Write out, precisely and in full, each line of the material.

Information supplied
#####

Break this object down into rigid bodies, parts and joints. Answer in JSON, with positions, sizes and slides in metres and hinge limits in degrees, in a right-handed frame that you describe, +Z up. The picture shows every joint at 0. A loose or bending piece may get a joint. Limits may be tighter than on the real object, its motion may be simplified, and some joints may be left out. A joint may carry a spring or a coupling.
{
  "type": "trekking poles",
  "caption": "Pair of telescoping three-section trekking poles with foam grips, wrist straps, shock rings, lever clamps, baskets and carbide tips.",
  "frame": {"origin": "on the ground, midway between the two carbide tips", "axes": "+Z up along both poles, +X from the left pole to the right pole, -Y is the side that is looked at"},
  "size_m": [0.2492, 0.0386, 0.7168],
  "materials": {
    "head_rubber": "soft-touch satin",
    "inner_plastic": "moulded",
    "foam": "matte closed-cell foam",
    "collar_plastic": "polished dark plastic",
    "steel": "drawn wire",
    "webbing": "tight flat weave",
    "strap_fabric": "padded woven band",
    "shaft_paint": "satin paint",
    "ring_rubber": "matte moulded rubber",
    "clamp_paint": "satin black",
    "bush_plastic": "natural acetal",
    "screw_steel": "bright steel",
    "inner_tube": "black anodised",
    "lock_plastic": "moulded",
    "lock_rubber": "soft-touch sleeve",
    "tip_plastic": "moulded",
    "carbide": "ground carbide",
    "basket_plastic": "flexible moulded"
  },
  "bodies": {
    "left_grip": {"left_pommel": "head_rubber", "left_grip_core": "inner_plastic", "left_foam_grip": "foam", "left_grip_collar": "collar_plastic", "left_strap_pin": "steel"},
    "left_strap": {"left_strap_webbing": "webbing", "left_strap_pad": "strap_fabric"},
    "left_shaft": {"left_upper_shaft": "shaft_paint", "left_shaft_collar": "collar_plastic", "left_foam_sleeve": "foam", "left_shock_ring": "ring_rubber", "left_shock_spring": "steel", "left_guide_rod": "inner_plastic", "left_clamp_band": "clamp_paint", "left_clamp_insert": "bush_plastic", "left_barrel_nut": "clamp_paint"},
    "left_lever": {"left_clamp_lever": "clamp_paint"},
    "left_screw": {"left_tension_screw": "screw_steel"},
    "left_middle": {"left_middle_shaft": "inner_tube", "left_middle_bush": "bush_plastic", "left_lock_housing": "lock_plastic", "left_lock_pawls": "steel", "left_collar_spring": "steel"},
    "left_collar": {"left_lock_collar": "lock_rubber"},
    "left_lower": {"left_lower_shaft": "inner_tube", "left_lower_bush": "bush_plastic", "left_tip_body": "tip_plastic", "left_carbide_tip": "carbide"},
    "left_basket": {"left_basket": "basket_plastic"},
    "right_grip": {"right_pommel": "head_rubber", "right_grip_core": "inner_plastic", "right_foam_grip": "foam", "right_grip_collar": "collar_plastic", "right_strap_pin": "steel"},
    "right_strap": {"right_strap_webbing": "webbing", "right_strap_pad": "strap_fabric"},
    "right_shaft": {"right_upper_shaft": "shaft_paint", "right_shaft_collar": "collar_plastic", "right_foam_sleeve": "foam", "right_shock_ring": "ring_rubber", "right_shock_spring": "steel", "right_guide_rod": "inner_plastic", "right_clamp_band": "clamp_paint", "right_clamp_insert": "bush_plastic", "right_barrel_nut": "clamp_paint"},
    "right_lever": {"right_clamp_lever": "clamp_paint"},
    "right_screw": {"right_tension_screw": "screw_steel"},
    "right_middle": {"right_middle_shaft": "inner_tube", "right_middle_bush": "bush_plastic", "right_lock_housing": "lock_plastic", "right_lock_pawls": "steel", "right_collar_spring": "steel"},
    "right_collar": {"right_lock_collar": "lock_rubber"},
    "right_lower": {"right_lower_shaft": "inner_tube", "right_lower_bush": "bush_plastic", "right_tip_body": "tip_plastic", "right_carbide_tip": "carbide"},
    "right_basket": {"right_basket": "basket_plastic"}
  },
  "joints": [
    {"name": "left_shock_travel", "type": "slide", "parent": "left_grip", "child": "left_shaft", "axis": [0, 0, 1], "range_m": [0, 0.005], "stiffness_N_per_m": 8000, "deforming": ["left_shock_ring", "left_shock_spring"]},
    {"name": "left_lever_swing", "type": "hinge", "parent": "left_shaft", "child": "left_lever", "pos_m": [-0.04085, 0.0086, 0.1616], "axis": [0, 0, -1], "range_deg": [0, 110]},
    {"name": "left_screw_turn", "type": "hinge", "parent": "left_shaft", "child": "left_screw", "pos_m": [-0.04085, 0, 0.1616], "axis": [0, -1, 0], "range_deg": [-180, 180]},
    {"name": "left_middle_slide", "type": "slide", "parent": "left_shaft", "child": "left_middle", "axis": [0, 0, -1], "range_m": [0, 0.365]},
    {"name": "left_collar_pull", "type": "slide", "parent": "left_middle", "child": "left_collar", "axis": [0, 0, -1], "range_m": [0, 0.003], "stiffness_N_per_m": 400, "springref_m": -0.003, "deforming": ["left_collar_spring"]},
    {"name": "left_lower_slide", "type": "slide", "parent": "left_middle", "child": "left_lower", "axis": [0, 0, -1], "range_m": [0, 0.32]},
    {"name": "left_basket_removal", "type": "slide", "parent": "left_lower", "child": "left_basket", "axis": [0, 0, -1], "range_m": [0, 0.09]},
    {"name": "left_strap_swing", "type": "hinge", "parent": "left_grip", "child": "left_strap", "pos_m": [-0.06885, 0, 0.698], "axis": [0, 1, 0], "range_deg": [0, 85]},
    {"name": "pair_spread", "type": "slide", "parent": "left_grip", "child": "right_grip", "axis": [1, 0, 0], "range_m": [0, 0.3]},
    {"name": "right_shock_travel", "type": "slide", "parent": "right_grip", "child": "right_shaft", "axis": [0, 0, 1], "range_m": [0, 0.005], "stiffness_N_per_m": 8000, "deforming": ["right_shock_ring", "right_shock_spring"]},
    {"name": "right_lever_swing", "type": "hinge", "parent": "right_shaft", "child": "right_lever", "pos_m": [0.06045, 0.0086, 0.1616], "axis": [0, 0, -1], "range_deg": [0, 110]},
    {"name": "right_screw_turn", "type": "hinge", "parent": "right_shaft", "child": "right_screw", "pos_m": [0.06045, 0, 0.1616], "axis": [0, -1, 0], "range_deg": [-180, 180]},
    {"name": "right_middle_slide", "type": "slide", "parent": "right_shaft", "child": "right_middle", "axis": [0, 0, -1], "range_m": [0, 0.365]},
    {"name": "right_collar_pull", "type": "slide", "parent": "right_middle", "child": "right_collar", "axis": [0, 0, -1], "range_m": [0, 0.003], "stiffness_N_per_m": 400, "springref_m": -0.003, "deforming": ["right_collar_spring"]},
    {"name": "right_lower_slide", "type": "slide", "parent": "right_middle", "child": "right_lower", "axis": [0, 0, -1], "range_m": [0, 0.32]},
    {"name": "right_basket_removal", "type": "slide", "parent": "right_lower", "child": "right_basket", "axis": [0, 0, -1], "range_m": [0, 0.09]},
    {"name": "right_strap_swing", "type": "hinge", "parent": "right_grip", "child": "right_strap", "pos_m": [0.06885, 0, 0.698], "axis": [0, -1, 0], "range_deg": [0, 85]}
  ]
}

#####

Problem solution
Break this object down into rigid bodies, parts and joints. Answer in JSON, with positions, sizes and slides in metres and hinge limits in degrees, in a right-handed frame that you describe, +Z up. The picture shows every joint at 0. A loose or bending piece may get a joint. Limits may be tighter than on the real object, its motion may be simplified, and some joints may be left out. A joint may carry a spring or a coupling.
{
  "type": "trekking poles",
  "caption": "Pair of telescoping three-section trekking poles with foam grips, wrist straps, shock rings, lever clamps, baskets and carbide tips.",
  "frame": {"origin": "on the ground, midway between the two carbide tips", "axes": "+Z up along both poles, +X from the left pole to the right pole, -Y is the side that is looked at"},
  "size_m": [0.2492, 0.0386, 0.7168],
  "materials": {
    "head_rubber": "soft-touch satin",
    "inner_plastic": "moulded",
    "foam": "matte closed-cell foam",
    "collar_plastic": "polished dark plastic",
    "steel": "drawn wire",
    "webbing": "tight flat weave",
    "strap_fabric": "padded woven band",
    "shaft_paint": "satin paint",
    "ring_rubber": "matte moulded rubber",
    "clamp_paint": "satin black",
    "bush_plastic": "natural acetal",
    "screw_steel": "bright steel",
    "inner_tube": "black anodised",
    "lock_plastic": "moulded",
    "lock_rubber": "soft-touch sleeve",
    "tip_plastic": "moulded",
    "carbide": "ground carbide",
    "basket_plastic": "flexible moulded"
  },
  "bodies": {
    "left_grip": {"left_pommel": "head_rubber", "left_grip_core": "inner_plastic", "left_foam_grip": "foam", "left_grip_collar": "collar_plastic", "left_strap_pin": "steel"},
    "left_strap": {"left_strap_webbing": "webbing", "left_strap_pad": "strap_fabric"},
    "left_shaft": {"left_upper_shaft": "shaft_paint", "left_shaft_collar": "collar_plastic", "left_foam_sleeve": "foam", "left_shock_ring": "ring_rubber", "left_shock_spring": "steel", "left_guide_rod": "inner_plastic", "left_clamp_band": "clamp_paint", "left_clamp_insert": "bush_plastic", "left_barrel_nut": "clamp_paint"},
    "left_lever": {"left_clamp_lever": "clamp_paint"},
    "left_screw": {"left_tension_screw": "screw_steel"},
    "left_middle": {"left_middle_shaft": "inner_tube", "left_middle_bush": "bush_plastic", "left_lock_housing": "lock_plastic", "left_lock_pawls": "steel", "left_collar_spring": "steel"},
    "left_collar": {"left_lock_collar": "lock_rubber"},
    "left_lower": {"left_lower_shaft": "inner_tube", "left_lower_bush": "bush_plastic", "left_tip_body": "tip_plastic", "left_carbide_tip": "carbide"},
    "left_basket": {"left_basket": "basket_plastic"},
    "right_grip": {"right_pommel": "head_rubber", "right_grip_core": "inner_plastic", "right_foam_grip": "foam", "right_grip_collar": "collar_plastic", "right_strap_pin": "steel"},
    "right_strap": {"right_strap_webbing": "webbing", "right_strap_pad": "strap_fabric"},
    "right_shaft": {"right_upper_shaft": "shaft_paint", "right_shaft_collar": "collar_plastic", "right_foam_sleeve": "foam", "right_shock_ring": "ring_rubber", "right_shock_spring": "steel", "right_guide_rod": "inner_plastic", "right_clamp_band": "clamp_paint", "right_clamp_insert": "bush_plastic", "right_barrel_nut": "clamp_paint"},
    "right_lever": {"right_clamp_lever": "clamp_paint"},
    "right_screw": {"right_tension_screw": "screw_steel"},
    "right_middle": {"right_middle_shaft": "inner_tube", "right_middle_bush": "bush_plastic", "right_lock_housing": "lock_plastic", "right_lock_pawls": "steel", "right_collar_spring": "steel"},
    "right_collar": {"right_lock_collar": "lock_rubber"},
    "right_lower": {"right_lower_shaft": "inner_tube", "right_lower_bush": "bush_plastic", "right_tip_body": "tip_plastic", "right_carbide_tip": "carbide"},
    "right_basket": {"right_basket": "basket_plastic"}
  },
  "joints": [
    {"name": "left_shock_travel", "type": "slide", "parent": "left_grip", "child": "left_shaft", "axis": [0, 0, 1], "range_m": [0, 0.005], "stiffness_N_per_m": 8000, "deforming": ["left_shock_ring", "left_shock_spring"]},
    {"name": "left_lever_swing", "type": "hinge", "parent": "left_shaft", "child": "left_lever", "pos_m": [-0.04085, 0.0086, 0.1616], "axis": [0, 0, -1], "range_deg": [0, 110]},
    {"name": "left_screw_turn", "type": "hinge", "parent": "left_shaft", "child": "left_screw", "pos_m": [-0.04085, 0, 0.1616], "axis": [0, -1, 0], "range_deg": [-180, 180]},
    {"name": "left_middle_slide", "type": "slide", "parent": "left_shaft", "child": "left_middle", "axis": [0, 0, -1], "range_m": [0, 0.365]},
    {"name": "left_collar_pull", "type": "slide", "parent": "left_middle", "child": "left_collar", "axis": [0, 0, -1], "range_m": [0, 0.003], "stiffness_N_per_m": 400, "springref_m": -0.003, "deforming": ["left_collar_spring"]},
    {"name": "left_lower_slide", "type": "slide", "parent": "left_middle", "child": "left_lower", "axis": [0, 0, -1], "range_m": [0, 0.32]},
    {"name": "left_basket_removal", "type": "slide", "parent": "left_lower", "child": "left_basket", "axis": [0, 0, -1], "range_m": [0, 0.09]},
    {"name": "left_strap_swing", "type": "hinge", "parent": "left_grip", "child": "left_strap", "pos_m": [-0.06885, 0, 0.698], "axis": [0, 1, 0], "range_deg": [0, 85]},
    {"name": "pair_spread", "type": "slide", "parent": "left_grip", "child": "right_grip", "axis": [1, 0, 0], "range_m": [0, 0.3]},
    {"name": "right_shock_travel", "type": "slide", "parent": "right_grip", "child": "right_shaft", "axis": [0, 0, 1], "range_m": [0, 0.005], "stiffness_N_per_m": 8000, "deforming": ["right_shock_ring", "right_shock_spring"]},
    {"name": "right_lever_swing", "type": "hinge", "parent": "right_shaft", "child": "right_lever", "pos_m": [0.06045, 0.0086, 0.1616], "axis": [0, 0, -1], "range_deg": [0, 110]},
    {"name": "right_screw_turn", "type": "hinge", "parent": "right_shaft", "child": "right_screw", "pos_m": [0.06045, 0, 0.1616], "axis": [0, -1, 0], "range_deg": [-180, 180]},
    {"name": "right_middle_slide", "type": "slide", "parent": "right_shaft", "child": "right_middle", "axis": [0, 0, -1], "range_m": [0, 0.365]},
    {"name": "right_collar_pull", "type": "slide", "parent": "right_middle", "child": "right_collar", "axis": [0, 0, -1], "range_m": [0, 0.003], "stiffness_N_per_m": 400, "springref_m": -0.003, "deforming": ["right_collar_spring"]},
    {"name": "right_lower_slide", "type": "slide", "parent": "right_middle", "child": "right_lower", "axis": [0, 0, -1], "range_m": [0, 0.32]},
    {"name": "right_basket_removal", "type": "slide", "parent": "right_lower", "child": "right_basket", "axis": [0, 0, -1], "range_m": [0, 0.09]},
    {"name": "right_strap_swing", "type": "hinge", "parent": "right_grip", "child": "right_strap", "pos_m": [0.06885, 0, 0.698], "axis": [0, -1, 0], "range_deg": [0, 85]}
  ]
}